Following the remarks of Semerikov and Borisov, political circles in Armenia homed in on the issue, strongly opposing Azerbaijan re-joining. Prime Minister Nikol Pashinyan said Yerevan would not allow Azerbaijan to even be an observer.

Baku immediately pushed back at such an idea.

"Apparently, Armenia, based on its phobias, is so concerned about this topic that even in the absence of such treatment from Azerbaijan, they are trying to raise this issue outside the diplomatic framework," Hikmet Hajiyev said, underscoring that Azerbaijan maintains positive relationships with nearly all CSTO member states.

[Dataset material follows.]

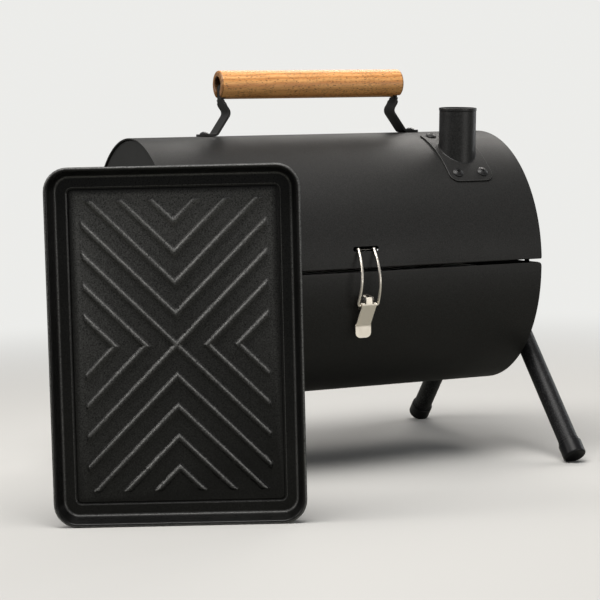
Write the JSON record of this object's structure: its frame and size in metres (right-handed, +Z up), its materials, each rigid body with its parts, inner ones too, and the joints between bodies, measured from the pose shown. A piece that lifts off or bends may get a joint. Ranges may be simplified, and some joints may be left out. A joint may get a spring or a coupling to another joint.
{
  "type": "portable charcoal grill",
  "caption": "Tabletop barrel grill with folding legs, hinged lid, draw latch, wooden handle, chimney, inner grates and a loose ribbed griddle plate.",
  "frame": {"origin": "on the table, straight below the middle of the barrel", "axes": "+X along the barrel towards the chimney, +Y to the back where the lid hinges, +Z up"},
  "size_m": [0.5421, 0.4597, 0.3841],
  "materials": {
    "powder_coat": "matte",
    "bare_steel": "satin",
    "black_fastener": "satin",
    "beech_wood": "satin",
    "nickel_plate": "satin",
    "leg_enamel": "satin",
    "black_plastic": "satin",
    "grate_wire": "satin",
    "nonstick_coat": "satin"
  },
  "bodies": {
    "base": {"base_shell": "powder_coat", "base_end_left": "powder_coat", "base_end_right": "powder_coat", "hinge_base_leaf_left": "powder_coat", "hinge_base_leaf_right": "powder_coat", "hinge_pin_left": "bare_steel", "hinge_pin_right": "bare_steel", "hinge_base_rivets": "black_fastener", "latch_bracket": "nickel_plate", "latch_rivets": "nickel_plate", "latch_pin": "bare_steel", "leg_bolts": "black_fastener", "leg_spacers": "bare_steel", "leg_nuts": "bare_steel", "grate_rail_left": "powder_coat", "grate_rail_right": "powder_coat", "coal_rail_left": "powder_coat", "coal_rail_right": "powder_coat"},
    "lid": {"lid_shell": "powder_coat", "lid_end_left": "powder_coat", "lid_end_right": "powder_coat", "hinge_lid_leaf_left": "powder_coat", "hinge_lid_leaf_right": "powder_coat", "hinge_lid_rivets": "black_fastener", "chimney_tube": "powder_coat", "chimney_plate": "powder_coat", "chimney_screws": "black_fastener", "chimney_nuts": "bare_steel", "handle_grip": "beech_wood", "handle_strap": "powder_coat", "handle_screws": "black_fastener", "handle_nuts": "bare_steel"},
    "latch_lever": {"latch_lever": "nickel_plate"},
    "latch_bail": {"latch_bail": "nickel_plate"},
    "leg_front_left": {"leg_tube_front_left": "leg_enamel", "foot_cap_front_left": "black_plastic"},
    "leg_front_right": {"leg_tube_front_right": "leg_enamel", "foot_cap_front_right": "black_plastic"},
    "leg_back_left": {"leg_tube_back_left": "leg_enamel", "foot_cap_back_left": "black_plastic"},
    "leg_back_right": {"leg_tube_back_right": "leg_enamel", "foot_cap_back_right": "black_plastic"},
    "cooking_grate": {"cooking_grate": "grate_wire"},
    "charcoal_grate": {"charcoal_grate": "grate_wire"},
    "griddle": {"griddle_plate": "nonstick_coat"}
  },
  "joints": [
    {"name": "lid_hinge", "type": "hinge", "parent": "base", "child": "lid", "pos_m": [0, 0.1291, 0.194], "axis": [-1, 0, 0], "range_deg": [0, 180]},
    {"name": "latch_lever_pivot", "type": "hinge", "parent": "base", "child": "latch_lever", "pos_m": [-0.0031, -0.13256, 0.16682], "axis": [-1, 0, 0], "range_deg": [0, 140]},
    {"name": "latch_bail_pivot", "type": "hinge", "parent": "latch_lever", "child": "latch_bail", "pos_m": [-0.0031, -0.13186, 0.16182], "axis": [-1, 0, 0], "range_deg": [-175, 0]},
    {"name": "leg_fold_front_left", "type": "hinge", "parent": "base", "child": "leg_front_left", "pos_m": [-0.1997, -0.04855, 0.13815], "axis": [-1, 0, 0], "range_deg": [0, 140]},
    {"name": "leg_fold_front_right", "type": "hinge", "parent": "base", "child": "leg_front_right", "pos_m": [0.1997, -0.04855, 0.13815], "axis": [-1, 0, 0], "range_deg": [0, 140]},
    {"name": "leg_fold_back_left", "type": "hinge", "parent": "base", "child": "leg_back_left", "pos_m": [-0.1997, 0.04855, 0.13815], "axis": [1, 0, 0], "range_deg": [0, 140]},
    {"name": "leg_fold_back_right", "type": "hinge", "parent": "base", "child": "leg_back_right", "pos_m": [0.1997, 0.04855, 0.13815], "axis": [1, 0, 0], "range_deg": [0, 140]},
    {"name": "cooking_grate_lift", "type": "slide", "parent": "base", "child": "cooking_grate", "axis": [0, 0, 1], "range_m": [0, 0.03]},
    {"name": "charcoal_grate_lift", "type": "slide", "parent": "base", "child": "charcoal_grate", "axis": [0, 0, 1], "range_m": [0, 0.04]},
    {"name": "griddle_lift", "type": "slide", "parent": "base", "child": "griddle", "axis": [0, 0, 1], "range_m": [0, 0.3]}
  ],
  "couplings": [
    {"joint": "latch_bail_pivot", "follows": "latch_lever_pivot", "ratio": -1.25}
  ]
}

“Azerbaijan has close friendly and partnership relations with all CSTO member countries, including in the military and military-technical sphere, with the exception of Armenia. Azerbaijan closely monitors the activities of the CSTO and issues discussed by the organization.”

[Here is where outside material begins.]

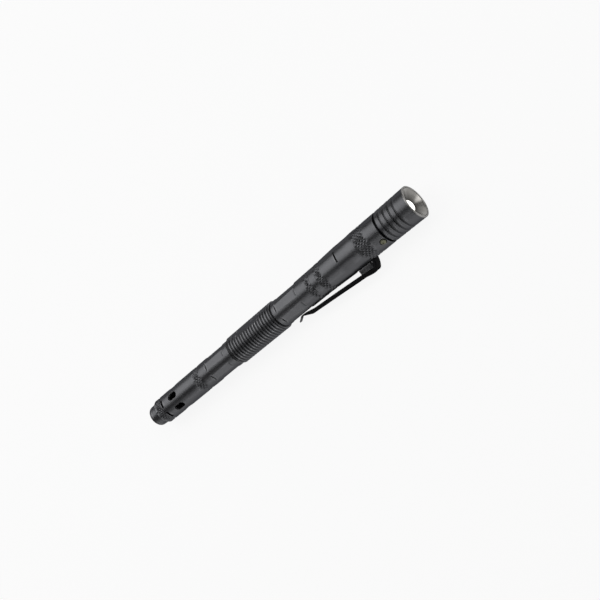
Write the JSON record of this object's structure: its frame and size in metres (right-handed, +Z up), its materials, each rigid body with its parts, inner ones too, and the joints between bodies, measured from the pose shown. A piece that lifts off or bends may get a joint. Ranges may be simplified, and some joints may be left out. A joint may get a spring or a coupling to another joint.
{
  "type": "tactical pen flashlight",
  "caption": "Tactical pen flashlight: screw cap over a ballpoint, ribbed grip, battery tube with pocket clip and side button, screwed LED head with a domed lens.",
  "frame": {"origin": "centre of the flat tail face of the tail plug, on the pen's axis", "axes": "+X along the pen from the tail to the head's rim, +Z up with the pen lying on a table on its grip, its head and its clip, so that the clip points to -Y and 25.4 degrees below the horizontal"},
  "size_m": [0.16, 0.0184, 0.0146],
  "materials": {
    "anodised_aluminium": "dark gunmetal anodising, satin",
    "clip_steel": "black oxide, satin",
    "cone_metal": "turned and bead blasted",
    "button_metal": "olive anodising, satin",
    "spring_steel": "drawn",
    "brass": "turned",
    "rubber": "matt black",
    "lens_plastic": "polished clear acrylic",
    "cell_can": "bare sleeve without print",
    "circuit_board": "solder mask",
    "led_board": "white solder mask on aluminium",
    "switch_plastic": "moulded",
    "phosphor": "silicone over phosphor",
    "refill_plastic": "translucent tube full of ink"
  },
  "bodies": {
    "pen_body": {"grip_barrel": "anodised_aluminium", "nib_section": "anodised_aluminium", "cap_o_ring": "rubber", "refill_tip": "brass", "refill_tube": "refill_plastic", "coupling_plug": "brass", "battery_spring": "spring_steel", "battery_cell": "cell_can", "battery_contact": "brass", "body_tube": "anodised_aluminium", "neck_o_ring": "rubber", "clip_block": "anodised_aluminium", "clip_screw": "spring_steel", "tact_switch": "switch_plastic", "driver_board": "circuit_board"},
    "cap": {"cap_barrel": "anodised_aluminium", "tail_plug": "anodised_aluminium"},
    "head": {"head_shell": "anodised_aluminium", "lens_retainer": "cone_metal", "lens": "lens_plastic", "lens_seal": "rubber", "led_emitter": "phosphor", "led_board": "led_board", "heat_sink": "brass", "contact_spring": "spring_steel"},
    "clip": {"clip": "clip_steel"},
    "button": {"switch_button": "button_metal"}
  },
  "joints": [
    {"name": "cap_pull", "type": "slide", "parent": "pen_body", "child": "cap", "axis": [-1, 0, 0], "range_m": [0, 0.05]},
    {"name": "head_pull", "type": "slide", "parent": "pen_body", "child": "head", "axis": [1, 0, 0], "range_m": [0, 0.012]},
    {"name": "clip_flex", "type": "hinge", "parent": "pen_body", "child": "clip", "pos_m": [0.1324, -0.00637, -0.00302], "axis": [0, -0.4289, 0.9033], "range_deg": [0, 5], "stiffness_Nm_per_rad": 1.2},
    {"name": "button_press", "type": "slide", "parent": "pen_body", "child": "button", "axis": [0, 0.8695, -0.4939], "range_m": [0, 0.0003], "stiffness_N_per_m": 1000}
  ]
}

Armenia and Azerbaijan have been at odds for almost three decades because of the conflict over the Nagorno-Karabakh region which is an internationally recognized part of Azerbaijan. With the dissolution of USSR in 1991, Armenia began an all-out military campaign against Azerbaijan to capture the Nagorno-Karabakh region of Azerbaijan, which had been partially populated with ethnic Armenians living alongside indigenous Azerbaijanis, sparking what was a three-year bloody war that ended only with a ceasefire in 1994.

As a result of the full-scale war, Armenia forcibly occupied 20 percent of Azerbaijan's internationally recognized territory, which includes the Nagorno-Karabakh region and seven adjacent districts. The war claimed the lives of over 30,000 Azerbaijanis and expelled one million more from their homeland. In 1993, the United Nations Security Council passed four legally binding resolutions demanding Armenia to pull its armed forces back from the occupied territories, but all four go unfulfilled to this day.

CSTO member states including Belarus, Kazakhstan, Kyrgyzstan, and Tajikistan support Azerbaijan’s position on the Nagorno-Karabakh issue. Russia both supports Azerbaijan's territorial integrity and has been working to mediate a peaceful end to the conflict since 1994, along with the United States and France, as part of the OSCE Minsk Group.